The vampire had prowled Chinese fiction in various iterations as far back as the 18th century, first in Pu Songling’s supernatural anthology Liaozhai Zhiyi, a spiritual ancestor to The Twilight Zone in its pointed societal critiques via short-form suspense. 1936’s Midnight Vampire piggybacked on the popularity of the just-imported Dracula with a Europeanized villain, and that same year, Wuye Jiangshi saw the creatures as a hasty resolution to a family drama about greedy heirs. Advertised as “Filmed entirely on location in Hong Kong!” 1974’s The Legend of the 7 Golden Vampires grafted the Shaw Brothers’ peerless martial arts prowess onto the Hammer Film model in an international co-production that saw director Roy Ward Baker regularly going berserk on day-wage actors who couldn’t understand his instructions.

The jiangshi film wouldn’t reach maturity until 1980 with Encounters of the Spooky Kind, the first to foreground the hopping menace as the fulcrum of a story rather than accessory to it. Sammo Hung, an unconventional leading man with his soft chin and a scar picked up from a broken Coke bottle in a street fight, directed himself as Bold Cheung, a kindly yet guileless fighting ace cucked by his wife with his employer. The philanderers send a legion of cold-blooded minions after him, though the typically episodic, threadbare plot mostly serves to line up feats of physical talent in both combat and humor. After a spell induces a jiangshi to mirror all of Cheung’s movements, the pair puts on a copycat homage to the Marx brothers’ classic bit from Duck Soup in a lineage of influence later including Sam Raimi, who borrowed a severed-hand gag for Evil Dead 2. (Encounters of the Spooky Kind II, a 1990 sequel produced and choreographed by Hung, has no real relation to the continuity, but features one lively sequence in which a zombie made out of cockroaches tries to bite off our hero’s penis.)

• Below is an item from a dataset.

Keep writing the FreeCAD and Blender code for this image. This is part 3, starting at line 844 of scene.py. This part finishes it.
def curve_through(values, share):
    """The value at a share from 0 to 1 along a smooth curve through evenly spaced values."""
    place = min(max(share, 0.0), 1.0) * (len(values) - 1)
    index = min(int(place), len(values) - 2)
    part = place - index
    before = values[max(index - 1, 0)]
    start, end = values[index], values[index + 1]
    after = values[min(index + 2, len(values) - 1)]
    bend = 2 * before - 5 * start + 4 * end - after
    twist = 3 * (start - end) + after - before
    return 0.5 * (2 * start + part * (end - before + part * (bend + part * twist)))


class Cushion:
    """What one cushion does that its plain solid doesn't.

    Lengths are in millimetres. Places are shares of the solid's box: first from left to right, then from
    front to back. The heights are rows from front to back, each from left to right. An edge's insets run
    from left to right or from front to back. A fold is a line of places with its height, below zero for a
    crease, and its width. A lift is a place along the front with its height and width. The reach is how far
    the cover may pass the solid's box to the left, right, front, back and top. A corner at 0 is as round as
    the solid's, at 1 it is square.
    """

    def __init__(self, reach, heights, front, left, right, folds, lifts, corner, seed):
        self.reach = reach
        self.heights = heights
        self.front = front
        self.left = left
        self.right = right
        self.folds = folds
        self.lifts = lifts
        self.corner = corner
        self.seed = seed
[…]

A vampire woman with a normal human face and a half with purple skin and fanged teeth from Encounters of the Spooky Kind

Encounters of the Spooky Kind
Image: Eureka Entertainment

This friendly friction between disparate periods sculpted the contours of the Mr. Vampire series, the other key plank of the jiangshi picture’s heyday. The first was set during the pre-Communist juncture of the early 20th century labeled the Republican era, the second in the present day of 1985; in either instance, director Ricky Lau (with an assist from Hung as producer) located laughs and offhanded insights in the gap between antiquity and the now. In the franchise’s debut, the two boobish assistants of the obligatory priest-exorcist wind up at a Westernized tea ceremony hosted by a worldly businessman, who chuckles at their provincial cluelessness as they’re puzzled by black coffee. The transcontinental comedy of errors even bled into real life with Golden Harvest’s abortive attempt to produce an English-language remake led by Dallas star Jack Scalia and Michelle Phillips of The Mamas & the Papas, a costly disaster shut down by studio head Raymond Chow with the immortal declaration of “We started, but we need not finish.”

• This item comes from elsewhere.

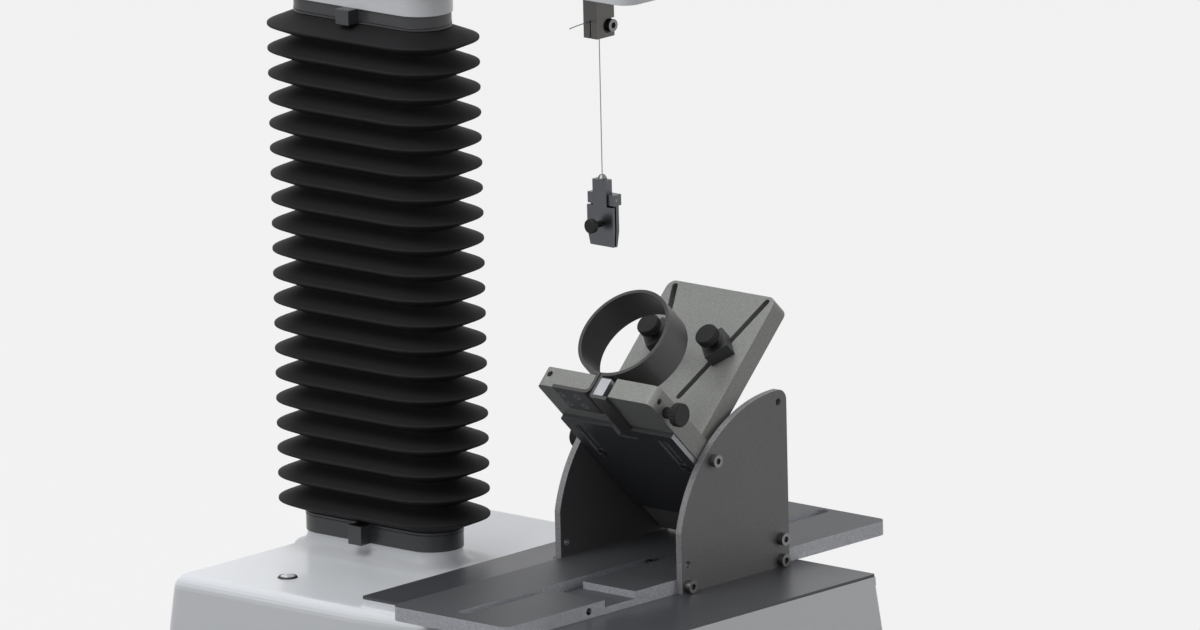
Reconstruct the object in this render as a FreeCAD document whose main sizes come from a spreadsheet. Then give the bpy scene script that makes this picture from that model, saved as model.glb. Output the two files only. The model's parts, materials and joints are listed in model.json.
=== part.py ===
import FreeCAD, Part
import math
import os
import re
import Sketcher

# Peel test rig: a single column bench tester that carries a film clamp on a wire over a tilting
# peel fixture. Millimetres, +Z up. The origin is where the load line meets the top of the stage,
# +X runs across the machine and -Y is its front.

doc = FreeCAD.newDocument("PeelTestRig")
sheet = doc.addObject("Spreadsheet::Sheet", "Sizes")

# Driving dimensions
SIZES = [
    # Base and stage
    ("base_half_wide", 129.5, "half width of the base at its top"),
    ("base_front", 126.6, "load line to the front edge"),
    ("stage_rear", 112.6, "load line to the rear edge of the stage"),
    ("base_rear", 273, "load line to the rear edge of the base"),
    ("base_tall", 105, "stage top down to the underside of the casing"),
    ("wall_lean", 5.3, "lean of the base walls, degrees"),
    ("shoulder", 11, "stage edge out to the sharp corner of the base wall"),
    ("front_shoulder", 1, "the same at the front of the base"),
    ("wall", 3.5, "moulded wall"),
    ("stage_thick", 2, "stage plate"),
    ("rear_drop", 7, "stage top down to the rear deck"),
    ("corner_round", 11, "upright corners of the base"),
    ("edge_round", 10, "rear and side edges of the base"),
    ("front_edge_round", 2, "side edges of the base at its front"),
    ("step_round", 3, "inside corner of the step behind the stage"),
    ("foot_tall", 10, "rubber feet"),
    ("foot_radius", 14, "rubber feet"),
    ("foot_inset", 26, "feet in from the edges"),
    ("floor_thick", 2.5, "bottom cover"),
    ("bed_thick", 12, "stage bed under the deck"),
    ("level_radius", 7, "spirit level"),
    ("level_inset", 31, "side of the base to the spirit level"),
    ("level_back", 210, "load line to the spirit level"),
    ("floor_screw_radius", 2, "screws of the floor"),
    ("hold_radius", 3, "hold-down screws"),
    ("hold_first", 40, "load line to the first hold-down screw"),
    ("hold_second", 85, "load line to the second hold-down screw"),
    ("inlet_left", 60, "load line to the power inlet"),
    ("inlet_wide", 30, "power inlet"),
    ("inlet_tall", 24, "power inlet"),
    ("inlet_low", -85, "stage top to the underside of the power inlet"),
    # Column
    ("column_back", 209, "load line to the column's middle"),
    ("column_run", 45, "half distance between the round ends of the column"),
    ("neck_radius", 20.2, "round ends of the white neck"),
    ("neck_tall", 10, "neck above the rear deck"),
    ("neck_flare", 9, "flare at the foot of the neck"),
    ("spigot_radius", 18.8, "spigots that the bellows are clamped to"),
    ("spigot_wall", 1.5, "spigots"),
    ("sheet_wall", 1.2, "bellows sheet"),
    ("band_thick", 1.1, "clamp bands"),
    ("band_tall", 13.4, "band at the foot"),
    ("skirt_band_tall", 10.4, "band under the skirt"),
    ("tab_wide", 12, "screw box of a band"),
    ("tab_deep", 10, "screw box of a band"),
    ("pleat_pitch", 17.65, "bellows"),
    ("pleat_count", 20, "lower bellows"),
    ("upper_pleat_count", 4, "upper bellows"),
    ("pleat_depth", 19.4, "bellows"),
    ("rim_thick", 2.4, "outer rim of a pleat"),
    ("beam_radius", 16.3, "round back of the column beam"),
    ("beam_front", 22, "column middle back to the face of the beam"),
    ("rail_wide", 7, "guide rails"),
    ("rail_deep", 6, "guide rails"),
    ("rail_apart", 18, "guide rails"),
    ("screw_radius", 6, "lead screw"),
    ("screw_ahead", 9, "lead screw in front of the column's middle"),
    ("nut_radius", 9, "lead screw nut"),
    ("bearing_radius", 11, "lead screw bearings"),
    ("foot_plate_thick", 8, "column foot"),
    ("motor_wide", 42, "drive motor"),
    ("motor_tall", 40, "drive motor"),
    ("running_gap", 0.05, "between a shaft and its hole"),
    ("seat_gap", 0.1, "between a moulding and what sits in it"),
    # Arm
    ("skirt_radius", 22.2, "round ends of the skirt below the arm"),
    ("skirt_tall", 36.5, "skirt below the arm"),
    ("boss_radius", 5, "screw bosses in the casing"),
    ("arm_half_wide", 34, "arm"),
    ("arm_front", 57, "load line to the front of the arm"),
    ("arm_rear", 76, "column middle to the rear of the arm"),
    ("arm_tall", 86, "arm with its lid"),
    ("arm_corner", 12, "upright corners of the arm"),
    ("lid_tall", 8, "arm lid"),
    ("cap_tall", 26, "top cap"),
    ("cap_radius", 41, "round ends of the top cap"),
    ("cell_half_wide", 11, "load cell"),
    ("cell_tall", 14, "load cell"),
    ("cell_long", 84, "load cell"),
    # Adaptor, wire and film clamp
    ("adaptor_wide", 17.7, "adaptor across X"),
    ("adaptor_deep", 12.3, "adaptor across Y"),
    ("adaptor_drop", 33.5, "adaptor below the arm"),
    ("slit", 0.9, "slit that grips the wire"),
    ("wire_radius", 0.35, "wire"),
    ("wire_long", 104.2, "hanging wire between its two ends"),
    ("tail_rise", 11.7, "adaptor underside up to the wire's free end"),
    ("tail_long", 21, "free end of the wire outside the adaptor"),
    ("tail_bend", 2, "bend of the free end"),
    ("clamp_half_wide", 11.65, "jaws of the film clamp"),
    ("jaw_tall", 28, "jaws of the film clamp"),
    ("jaw_bevel_tall", 11, "bevelled lip of the jaws"),
    ("front_jaw_thick", 2.3, "front jaw"),
    ("rear_jaw_thick", 2.8, "rear jaw"),
    ("jaw_gap", 1.4, "between the jaws"),
    ("clamp_neck_wide", 12.5, "neck of the clamp"),
    ("clamp_neck_deep", 6, "neck of the clamp"),
    ("clamp_neck_tall", 18.5, "neck of the clamp"),
    ("nipple_tall", 3.1, "nipple on the neck"),
    ("nipple_radius", 3.2, "nipple on the neck"),
    ("ear_tall", 7.6, "cross bar of the rear jaw"),
    ("ear_deep", 7.2, "cross bar of the rear jaw"),
    ("clamp_knob_radius", 5, "thumb knob of the clamp"),
    ("clamp_knob_drop", 12.3, "jaw top down to the knob's screw"),
    # Peel fixture
    ("fixture_shift", 3, "load line back to the fixture's middle, towards the front"),
    ("plate_left", 168.8, "load line to the left end of the long plate"),
    ("plate_right", 222.9, "load line to the right end of the long plate"),
    ("plate_thick", 10, "long plate"),
    ("plate_wide", 106, "long plate"),
    ("plate_corner", 7, "upright corners of the long plate"),
    ("slot_wide", 10.5, "long slot"),
    ("slot_ledge", 3, "ledge at the bottom of the long slot"),
    ("slot_narrow", 6.8, "long slot below its ledge"),
    ("slot_end_left", 13, "left end of the plate to the slot"),
    ("slot_end_right", 3.4, "right end of the plate to the slot"),
    ("channel_left", 68.7, "load line to the left side of the cross channel"),
    ("channel_wide", 31, "cross channel"),
    ("channel_deep", 5, "cross channel"),
    ("pivot_right", 106.8, "load line to the pivot"),
    ("pivot_above", 9.8, "long plate's top up to the pivot"),
    ("side_thick", 5, "side plates"),
    ("hole_pitch", 96, "pivot to the locking holes"),
    ("side_margin", 8.5, "locking holes to the edge of the side plate"),
    ("side_step", 2.5, "outer arc of the side plates in to their left edge"),
    ("bolt_radius", 2.5, "M5 screws"),
    ("bolt_head_radius", 4.35, "M5 screws"),
    ("bolt_head_tall", 5, "M5 screws"),
    ("bolt_grip", 14, "M5 screws below the side plate"),
    ("tilt_rest", 45, "tilt of the block, degrees"),
    ("block_thick", 15, "tilt block"),
    ("block_below", 5.5, "pivot to the underside of the block"),
    ("block_long", 170.8, "pivot to the outer end of the block"),
    ("block_heel", 8.5, "pivot to the lower end of the block"),
    ("block_gap", 1, "tilt block to each side plate"),
    ("fork_root", 50, "pivot to the root of the fork"),
    ("right_bar_wide", 38.5, "right bar of the fork"),
    ("bar_round", 5, "outer corners of the fork's ends"),
    ("slide_thick", 3.7, "slide plate"),
    ("slide_low", 28, "pivot to the lower end of the slide plate"),
    ("slide_inset", 35.3, "end of the block to the slide plate"),
    ("slide_gap", 1.1, "strap foot under the jaw to the slide plate's notch"),
    ("slide_wide", 102, "slide plate"),
    ("slide_slot_wide", 9.4, "slots of the slide plate"),
    ("slide_slot_apart", 76, "slots of the slide plate"),
    ("slide_slot_inset", 6, "upper end of the slide plate to its slots"),
    ("slide_slot_long", 39.5, "slots of the slide plate"),
    ("slide_screw_up", 6, "lower end of the slots to the clamping screws"),
    ("glide_gap", 0.1, "between sliding faces"),
    ("upright_inset", 61.8, "end of the block to the face of the upright"),
    ("upright_thick", 15, "upright"),
    ("upright_top", 125, "pivot line to the top of the upright"),
    ("upright_wide", 98, "upright"),
    ("upright_corner", 6.5, "top corners of the upright"),
    ("vee_slot_wide", 4.6, "slots of the upright"),
    ("vee_top_out", 42, "middle of the upright to the top of a slot"),
    ("vee_low_out", 12.7, "middle of the upright to the bottom of a slot"),
    ("vee_top", 120.6, "pivot line to the top of a slot"),
    ("vee_low", 37.2, "pivot line to the bottom of a slot"),
    ("peg_height", 77, "pivot line to the pegs"),
    ("peg_side", 18, "peg blocks"),
    ("peg_deep", 11, "peg blocks"),
    ("peg_knob_out", 22, "upright to the outer face of a peg knob"),
    ("peg_stud_radius", 2, "peg studs"),
    ("peg_nut_side", 9, "peg nuts"),
    ("peg_nut_thick", 3.2, "peg nuts"),
    ("knob_radius", 8.3, "thumb knobs"),
    ("knob_thick", 6, "thumb knobs"),
    ("flute_count", 24, "flutes of a knob"),
    ("strap_thick", 2.5, "strap"),
    ("strap_wide", 26.5, "strap"),
    ("strap_gap", 1, "between the strap's legs"),
    ("hoop_radius", 35.5, "outside of the strap's hoop"),
    ("left_foot_long", 34, "strap foot under the left bar"),
    ("strap_bend", 3, "inside of the bend under the left bar"),
    ("strap_screw_first", 8.8, "end of the block to the first strap screws"),
    ("strap_screw_second", 19.8, "end of the block to the second strap screws"),
    ("side_hole_inset", 7.2, "end of the block to the cross hole"),
    ("right_foot_wide", 15.5, "strap foot under the jaw"),
    ("right_foot_long", 45, "strap foot under the jaw"),
    ("strap_jaw_deep", 8.7, "strap jaw"),
    ("strap_jaw_long", 24.8, "strap jaw"),
    ("jaw_knob_inset", 17.8, "end of the block to the jaw knob"),
    ("jaw_knob_out", 8.9, "bar to the jaw knob"),
    ("jaw_screw_radius", 2, "jaw screw"),
]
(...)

The follow-up went for broader culture-clash gags with a concept oriented around assimilation, as a little boy jiangshi roused from his age-old slumber must acclimate to the ’80s, aerobics jokes and all. While rip-offs piled up (most curious among them 1990’s Magic Cop, a cross-pollination of genres meant to capitalize on Jackie Chan’s name-making Police Story series), mission drift sent the Mr. Vampire films to some unlikely places, hindered by flagging interest in pacing or basic logic. The third movie is closer to a samurai saga than anything else, and the jiangshi take forever to show up in the fourth, though nothing compares to the unhinged fifth: Fetuses not carried to term come back as malevolent phantoms, one of which possesses a nanny in order to find a pregnant woman whose unborn child can provide a suitable vessel for the displaced spectral consciousness.

A little lower down on the budgetary food chain, Hong Kong got its own answer to Ed Wood in Z-movie maverick Godfrey Ho, famed for yelling “I can’t see you acting — more acting!” at one performer he deemed not far enough over the top. Robo Vampire brazenly purloined the beats of RoboCop, and got an episode of Mystery Science Theater 3000 for it; the jiangshi in Ho’s The Vampire Raiders set their sights on a takeover of the hotel industry, and to that end, spend more time than perhaps necessary terrorizing bikini babes. One can almost see the genre shaking toward collapse as the director cut corners and costs, often sticking footage from Filipino, Thai, or mainland Chinese releases into his own work. If you assume that that would render his films near-incomprehensible, you’d be right — but it also enabled Ho to crank out multiple features toeing the line between “lovably slapdash” and “lazy” for the price of one.

The good times could not last forever, decisively ended by a pair of pivotal developments in the late ’90s. The handover of Hong Kong from Britain to China in 1997 signaled a turn away from a capitalistic pro-business permissiveness to a rigid secularism with no place for superstition. Seven months later, Golden Harvest founder Leonard Ho passed away, setting his shrinking empire on a track toward a full shutdown of production in 2003 to focus on financing and distribution.

The jiangshi would rate a mention here or there as a shibboleth for those versed in obscurer dialects of pop culture, cameoing in the What We Do in the Shadows TV show and commanding its own half-hour in a standout episode of the 2000 animated series Jackie Chan Adventures. But the hopping dead would never fully rise again, the chintzy yet resourceful mode of anything-goes filmmaking that allowed them to flourish soon overtaken by digital polish. Though, if the movies are to be believed, they’re only a single incantation away from a bouncy, bloodcurdling comeback.